Un afflux de migrants d’Afrique subsaharienne fuyant la Tunisie pour l’Italie a été déclenché il y a plusieurs mois par un discours incendiaire du président Kais Saied, qui a décrit l’immigration comme une menace pour la sécurité.
Ses propos ont déclenché des vagues de violence à l’encontre de la population noire vivant en Tunisie : des passages à tabac, des attaques au couteau et des viols commis par des bandes composées essentiellement de jeunes hommes ont été rapportés.
Des personnes noires en Tunisie ont également rapporté des expulsions décidées par des propriétaires et des détentions arbitraires pratiquées par les forces de sécurité.
Des naufrages d’origine humaine
Fin mai, une attaque perpétrée par sept Tunisiens armés de couteaux et de sabres a causé la mort d’un Béninois de 30 ans et fait cinq blessés dans la ville de Sfax, dans l’est du pays.
Des réfugiés réclamant une évacuation humanitaire ont dressé un campement devant le siège de l’Organisation internationale pour les migrations (OIM) à Tunis.
« Les migrants se sentent plus vulnérables », indique à MEE Eric Goldstein, directeur adjoint de la division Moyen-Orient et Afrique du Nord de Human Rights Watch (HRW).
« Nombre d’entre eux sont réduits au chômage et au statut de sans-abri […] Les gens savent qu’ils transportent de l’argent liquide et qu’ils sont moins susceptibles de porter plainte auprès de la police en cas de vol. Ce sont des cibles faciles pour les malfaiteurs », ajoute Eric Goldstein.
La flambée de violence a entraîné une augmentation du nombre de migrants d’Afrique subsaharienne traversant la Méditerranée centrale pour rallier l’Italie depuis la Tunisie, dépassant ainsi la Libye en tant que premier pays de départ.
De plus, la militarisation de la frontière côtière libyenne, renforcée par un financement de l’Union européenne, a fait de la Tunisie un itinéraire plus viable compte tenu du risque réduit d’interception par les garde-côtes.

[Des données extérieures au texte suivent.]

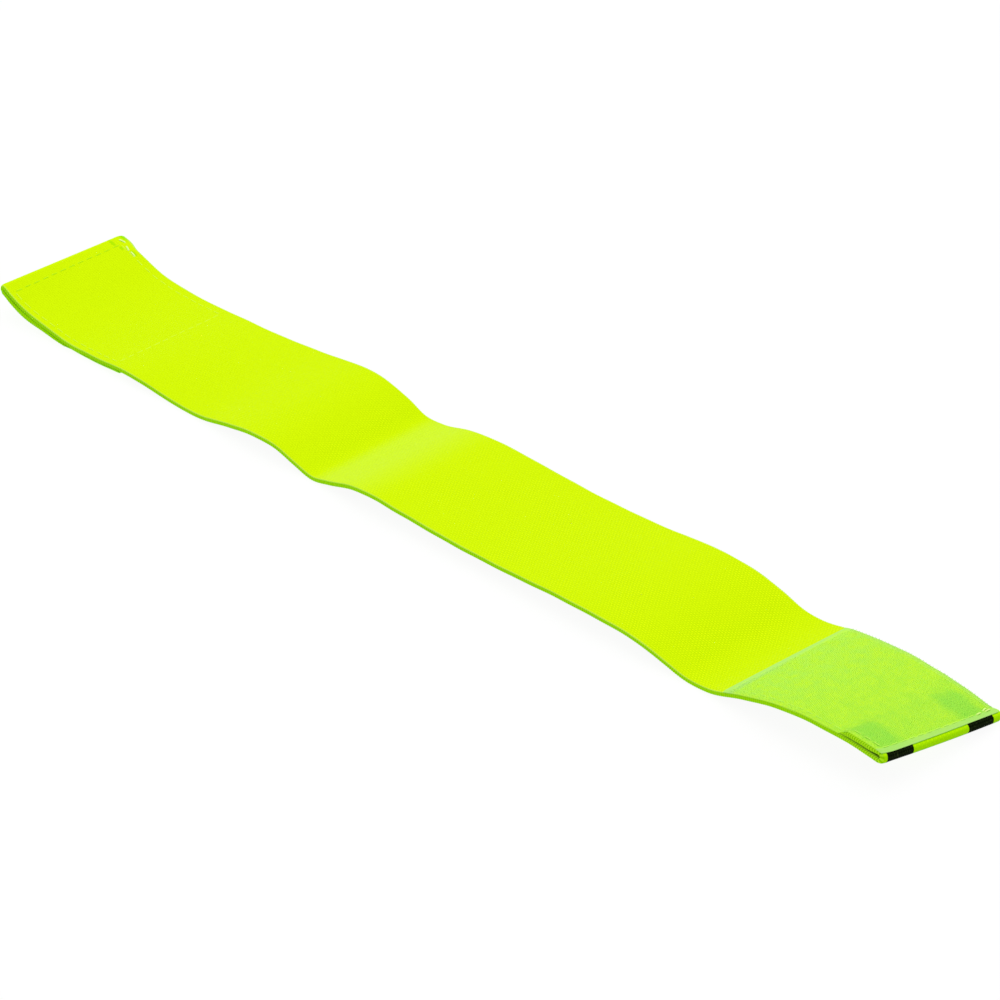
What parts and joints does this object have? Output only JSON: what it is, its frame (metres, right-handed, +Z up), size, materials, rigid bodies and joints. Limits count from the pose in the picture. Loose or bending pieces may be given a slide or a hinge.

Selon l’ONU, 12 000 personnes sont arrivées sur les côtes italiennes en provenance de Tunisie depuis le début de l’année, contre 1 300 au cours de la même période en 2022.
L’aggravation de la crise économique en Tunisie – avec une inflation d’environ 11 % – est un autre facteur qui pousse de plus en plus de personnes à tenter la traversée. Les températures plus douces de ces dernières semaines ont également encouragé un plus grand nombre de migrants à tenter leur chance.
« Nous connaissons beaucoup de personnes qui ont été directement attaquées par les garde-côtes tunisiens »
– Hiba, bénévole pour Alarm Phone
Le nombre de morts a également fortement augmenté parmi ceux qui tentent la traversée, décrite par l’ONU comme la traversée maritime la plus meurtrière au monde pour les réfugiés.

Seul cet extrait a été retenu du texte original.